Meneley has stated that because her process is often determined through experimental responses to a particular discourse "[she has] to be clear on what [she says] textually, and doing that contributes to clarity in [her] material work. Again, as at every stage, process of problem solving are integral, incorporating inquiry and resolving the aesthetic, conceptual, material, and practical elements."

==Works==
Her projects have often been auto-ethnographic reflections, which analyze the discourse of colonial history, institutions, or land possession issues. A partial list follows.

===I Have a Secret (2007)===
This project has been screened in Toronto, Calgary, Kingston and Saskatoon. The short experimental film was considered "remarkable for its linear innocence".

=== Luminance (2009–2010)===
Meneley created Luminance as the Isabel Johnson Shelter Artist in Residence in Regina, Saskatchewan.
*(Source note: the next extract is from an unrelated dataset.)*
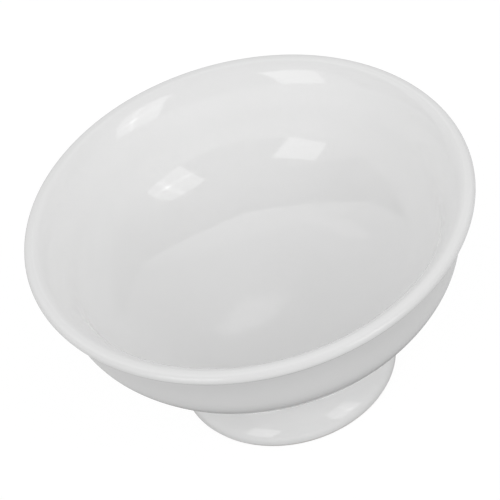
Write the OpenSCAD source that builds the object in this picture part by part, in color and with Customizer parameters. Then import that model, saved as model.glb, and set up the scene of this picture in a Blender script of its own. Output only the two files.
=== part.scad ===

She worked with people in shelters to create a city-wide participatory display of ice lanterns. "In creating this connection we extend awareness of domestic violence issues beyond the physical confines of our shelters and suggest that everyone has a role in making all spaces safe."

===The Breathing City (2010)===
Meneley was an artist-in-residence at the Saskatchewan Arts Board in 2010. She worked with visitors to the Queen City EX 2010 to create a collaborative art installation, The Breathing City.

=== The Whispering City (2010) ===
Natural Forms: idyllic landscape and social forms in contemporary practices was a curated group exhibition held at Neutral Ground Gallery in Regina, Saskatchewan. Meneley's The Whispering City examined civic planning and the "City Beautiful" movement. City plans and maps were incorporated into a mobile made of long strips of light paper; these moved and turned with the slightest movement of observers. Meneley's intent was to give viewers a sense of agency, reinforcing the idea that "Everyone makes a mark on their city, each person can change the city fabric." Meneley has emphasized the importance of integrating architecture into local environments.

===Unofficial Apology (2011)===
Meneley's performance piece Unofficial Apology physically acted out the word "apology" in semaphore signals, using red and white maple leaf flags. It was created as a response to the Canadian government's apology to native people for the history of the residential school program in 2008. It also sought to critique the withdrawal of government funding for the First Nations University of Canada in 2010.

=== Unsettling the Last Best West (2012–2015) ===
In Unsettling the Last Best West: Restorying Settler Imaginaries, Meneley undertook an auto-ethnographic investigation as a "settler, settler descendant, and treaty person, focusing on a settler audience to contribute to anticolonial dialogues and conciliation in contemporary sites." Completed for her PhD project, it consisted of five sub-projects each contributing to her concept surrounding settler imaginaries, which are rooted in analyzing the historical advertising strategies that brought settlers to present day Canada:

- Leaf Forever, video animation, 2012.
- Unsettling, performance at Fifth Parallel Gallery, Regina, SK, 17 May 2015.
- A Complicated Hole, performance video, 2014.
- Unmapping Assiniboia, paper and digital works, 2014.
- Unsettling the Last Best West, bookwork, 2014.

Meneley's work investigates how art was used in the promotion and dissemination of colonial ideologies and the recruitment of settlers to Canada in the late-nineteenth and early-twentieth centuries, under the aegis of Clifford Sifton, Canada's Minister of the Interior from 1896 to 1905. These historic advertising strategies were the product of a cross-disciplinary approach to communication; Meneley interrogates and challenges them in like manner. According to Horowitz, her work "appropriate(s), subvert(s) and reshape(s) the colonial visual communications strategies".

=== Prairie History Redux (2016) ===
Meneley created and displayed Prairie History Redux at the Regina Public Library (central location). The project looks at the history of the prairies from pre-colonial times to the present day, using tracings of previous works onto translucent paper, which are displayed in the library space. It was curated by Blair Fornwald, assistant curator at the Dunlop Art Gallery. The works, due to their fragile form, move and respond to the motion of viewers engaging with them, creating an element of intimacy between knowledge seekers and information. Due to the vast quantities of information in the collection, Meneley explored without a systematic approach, rather selecting her imagery and texts on their initial appeal. They were then traced and grouped with other findings, sometimes of a contradictory basis, encouraging conversations and thinking around overlapping histories of the area. As in past works, Meneley "describe[s] how art is used and how to use art as a strategy for personal transformation and for social and political critique."